Dash is running on http://127.0.0.1:8054/

Dash app running on http://127.0.0.1:8054/


Biggest takeaways:
* Queens much more industrial (e.g. transportation facilities are the most valuable buildings)
* Manhattan more corporate, a higher population (need for services) and tourism →  building offices, hospitals, hotels


### Borough Tax Groups: Avg. Market Values

In [None]:
import plotly.express as px
from jupyter_dash import JupyterDash
from dash import dcc
from dash import html
from pyspark.sql.functions import count
from dash.dependencies import Input, Output


boro_taxgroups = avg_market_value_by_tax_class.toPandas()

# Initialize Dash app
app5 = JupyterDash(__name__)

# Define borough_names options for dropdown
borough_names_options = [{'label': borough_name, 'value': borough_name} for borough_name in boro_taxgroups['borough_name'].unique()]

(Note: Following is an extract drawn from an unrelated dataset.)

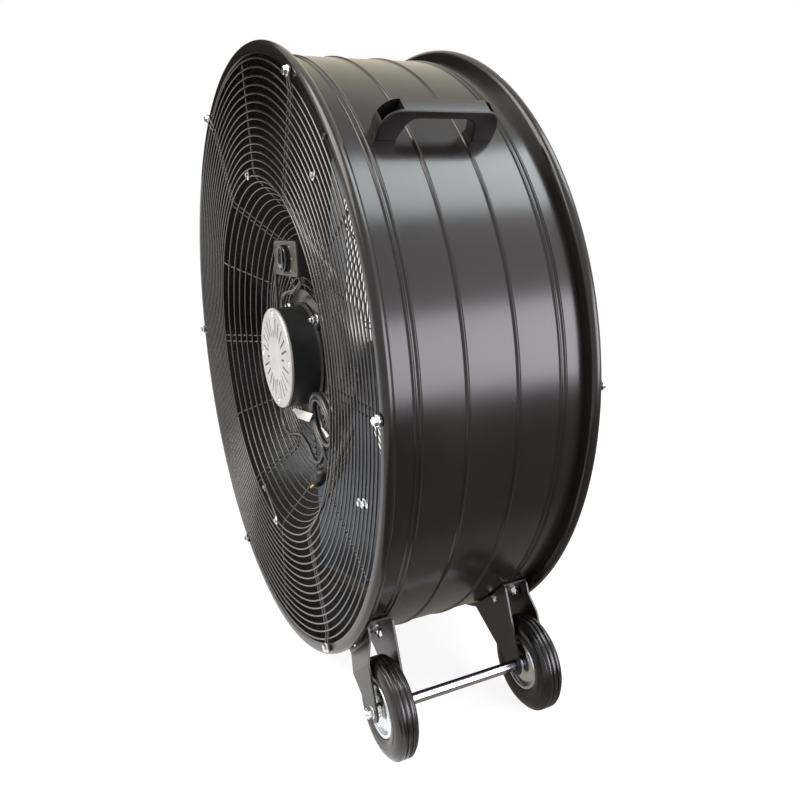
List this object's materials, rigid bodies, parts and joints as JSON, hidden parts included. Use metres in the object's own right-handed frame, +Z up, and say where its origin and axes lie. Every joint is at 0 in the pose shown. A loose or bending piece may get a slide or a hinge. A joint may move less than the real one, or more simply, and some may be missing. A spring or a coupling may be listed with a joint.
{
  "type": "portable drum fan",
  "caption": "Portable drum fan: steel drum with rolled rims, dished rear wire guard with motor and switch box, flat front guard, handle, and a wheeled axle.",
  "frame": {"origin": "on the floor below the middle of the drum", "axes": "+Z up, +Y along the drum's axis towards the air outlet, +X towards the wheels and the handle"},
  "size_m": [1.01, 0.3394, 1.01],
  "materials": {
    "black_paint": "satin black powder coat",
    "guard_wire": "semi-gloss black coated wire",
    "cast_aluminium": "bare casting",
    "blade_sheet": "mill finish sheet",
    "zinc_steel": "bright zinc plate",
    "bright_steel": "ground steel",
    "tyre_rubber": "ribbed rubber",
    "black_plastic": "fine grained moulding",
    "cord_jacket": "smooth cable jacket",
    "copper_winding": "lacquered copper wire",
    "pin_brass": "polished"
  },
  "bodies": {
    "drum": {"drum_shell": "black_paint", "motor_housing": "black_paint", "motor_front_shield": "black_paint", "rear_fork": "black_paint", "front_fork": "black_paint", "rear_guard": "guard_wire", "front_guard": "guard_wire", "motor_end_cap": "cast_aluminium", "run_capacitor": "cast_aluminium", "rear_guard_bolt_1": "zinc_steel", "rear_guard_bolt_2": "zinc_steel", "rear_guard_bolt_3": "zinc_steel", "rear_guard_bolt_4": "zinc_steel", "rear_guard_bolt_5": "zinc_steel", "rear_guard_bolt_6": "zinc_steel", "front_guard_bolt_1": "zinc_steel", "front_guard_bolt_2": "zinc_steel", "front_guard_bolt_3": "zinc_steel", "front_guard_bolt_4": "zinc_steel", "front_guard_bolt_5": "zinc_steel", "front_guard_bolt_6": "zinc_steel", "motor_bolt_1": "zinc_steel", "motor_bolt_2": "zinc_steel", "motor_bolt_3": "zinc_steel", "motor_bolt_4": "zinc_steel", "rear_fork_bolt_1": "zinc_steel", "rear_fork_bolt_2": "zinc_steel", "front_fork_bolt_1": "zinc_steel", "front_fork_bolt_2": "zinc_steel", "rear_axle_nut": "zinc_steel", "front_axle_nut": "zinc_steel", "axle_spacer": "zinc_steel", "motor_bearing_rear": "bright_steel", "motor_bearing_front": "bright_steel", "axle_rod": "bright_steel", "switch_box": "black_plastic", "switch_box_cover": "black_plastic", "rotary_switch": "black_plastic", "cord_gland": "black_plastic", "plug_body": "black_plastic", "carry_handle": "black_plastic", "supply_cord": "cord_jacket", "cord_loops": "cord_jacket", "cord_tail": "cord_jacket", "motor_lead": "cord_jacket", "stator": "copper_winding", "plug_pin_1": "pin_brass", "plug_pin_2": "pin_brass"},
    "impeller": {"fan_shaft": "bright_steel", "rotor": "bright_steel", "fan_hub": "cast_aluminium", "fan_blade_1": "blade_sheet", "fan_blade_2": "blade_sheet", "fan_blade_3": "blade_sheet", "fan_blade_4": "blade_sheet"},
    "rear_wheel": {"rear_tyre": "tyre_rubber", "rear_wheel_hub": "zinc_steel"},
    "front_wheel": {"front_tyre": "tyre_rubber", "front_wheel_hub": "zinc_steel"},
    "knob": {"speed_knob": "black_plastic"}
  },
  "joints": [
    {"name": "fan_spin", "type": "hinge", "parent": "drum", "child": "impeller", "pos_m": [0, 0, 0.505], "axis": [0, 1, 0], "continuous": true},
    {"name": "rear_wheel_spin", "type": "hinge", "parent": "drum", "child": "rear_wheel", "pos_m": [0.41834, -0.122, 0.0742], "axis": [0, 1, 0], "continuous": true},
    {"name": "front_wheel_spin", "type": "hinge", "parent": "drum", "child": "front_wheel", "pos_m": [0.41834, 0.122, 0.0742], "axis": [0, 1, 0], "continuous": true},
    {"name": "knob_turn", "type": "hinge", "parent": "drum", "child": "knob", "pos_m": [0.01948, -0.122, 0.67889], "axis": [0, 1, 0], "range_deg": [0, 135]}
  ]
}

# Define layout of the app
app5.layout = html.Div([
    # Dropdown for borough_names filter
    dcc.Dropdown(
        id='borough-filter',
        options=borough_names_options,
        value=[],
        multi=True,
        placeholder='Select boroughs'
    ),
    # Chart
    dcc.Graph(id='bar-chart')
])

# Define callback for updating chart based on borough_names filter
@app5.callback(
    Output('bar-chart', 'figure'),
    [Input('borough-filter', 'value')]
)
def update_chart(borough_names):
    # Filter data based on selected borough_names
    filtered_df1 = boro_taxgroups[boro_taxgroups['borough_name'].isin(borough_names)]

    # Create Plotly visualization
    fig = px.bar(filtered_df1, x='TAXCLASS', y='avg_market_value_by_tax_class', color='borough_name', title='Borough Tax Groups: Avg. Market Values')

    return fig

# Run Dash app
if __name__ == '__main__':
    app5.run_server(mode='external', port=8055)

Dash is running on http://127.0.0.1:8055/

Dash app running on http://127.0.0.1:8055/


### Relationship between Lot Area and Market Value



In [None]:
import plotly.express as px
import pandas as pd
import pyspark.sql.functions as F
from jupyter_dash import JupyterDash
from dash import dcc
from dash import html
from dash.dependencies import Input, Output

# Create a new column for the total lot area
df = df.withColumn("lotarea", F.col("ltfront") + F.col("ltdepth"))

lot_market = df.groupby('borough_name','lotarea').agg({'fullval': 'mean'}).toPandas()



app6 = JupyterDash(__name__)

# Define borough_names options for dropdown
borough_names_options = [{'label': borough_name, 'value': borough_name} for borough_name in lot_market ['borough_name'].unique()]

# Define layout of the app
app6.layout = html.Div([
    # Dropdown for borough_names filter
    dcc.Dropdown(
        id='borough-filter',
        options=borough_names_options,
        value=[],
        multi=True,
        placeholder='Select boroughs'
    ),
    # Chart
    dcc.Graph(id='scatter-chart')
])

# Define callback for updating chart based on borough_names filter
@app6.callback(
    Output('scatter-chart', 'figure'),
    [Input('borough-filter', 'value')]
)

def update_chart(borough_names):
    # Filter data based on selected borough_names
    filtered_df2 = lot_market[lot_market['borough_name'].isin(borough_names)]

    # Create Plotly visualization
    fig = px.scatter(filtered_df2, x="lotarea", y="avg(fullval)",  color='borough_name')
    fig.update_layout(title="Relationship between Lot Area and Market Value",
                   xaxis_title="Lot Area (sq ft)",
                   yaxis_title="Market Value ($)",
                   xaxis=dict(range=[0, 11000]),
                   yaxis=dict(range=[0, 2000000000]))




    return fig

# Run Dash app
if __name__ == '__main__':
    app6.run_server(mode='external', port=8056)



Dash is running on http://127.0.0.1:8056/

Dash app running on http://127.0.0.1:8056/


Biggest takeaways:
* As expected, Manhattan properties tend to be smaller, but more valuable

### Market Value vs. Actual Land Value by Borough

In [None]:
import plotly.graph_objs as go

# group by boro and calculate the mean of avland and fullval
actual_market = df.groupby('borough_name').agg({'avland': 'mean', 'fullval': 'mean'}).toPandas()


# Create the bar graph using Plotly
fig = go.Figure()
fig.add_trace(go.Bar(
    x=actual_market['borough_name'],
    y=actual_market['avg(avland)'],
    name='Actual Land Value'
))
fig.add_trace(go.Bar(
    x=actual_market['borough_name'],
    y=actual_market['avg(fullval)'],
    name='Market Land Value'
))

# Customize the plot
fig.update_layout(
    title_x=0.5,
    barmode='group',
    xaxis_title='Borough',
    yaxis_title='Land Value',
    legend_title='Value Type',
    font=dict(size=12),
    hoverlabel=dict(bgcolor="white", font_size=12),
    title_font=dict(size=16),
    title='Market Value vs. Actual Land Value by Borough',
    width=1000,
    height=800
)


# Show the plot
fig.show()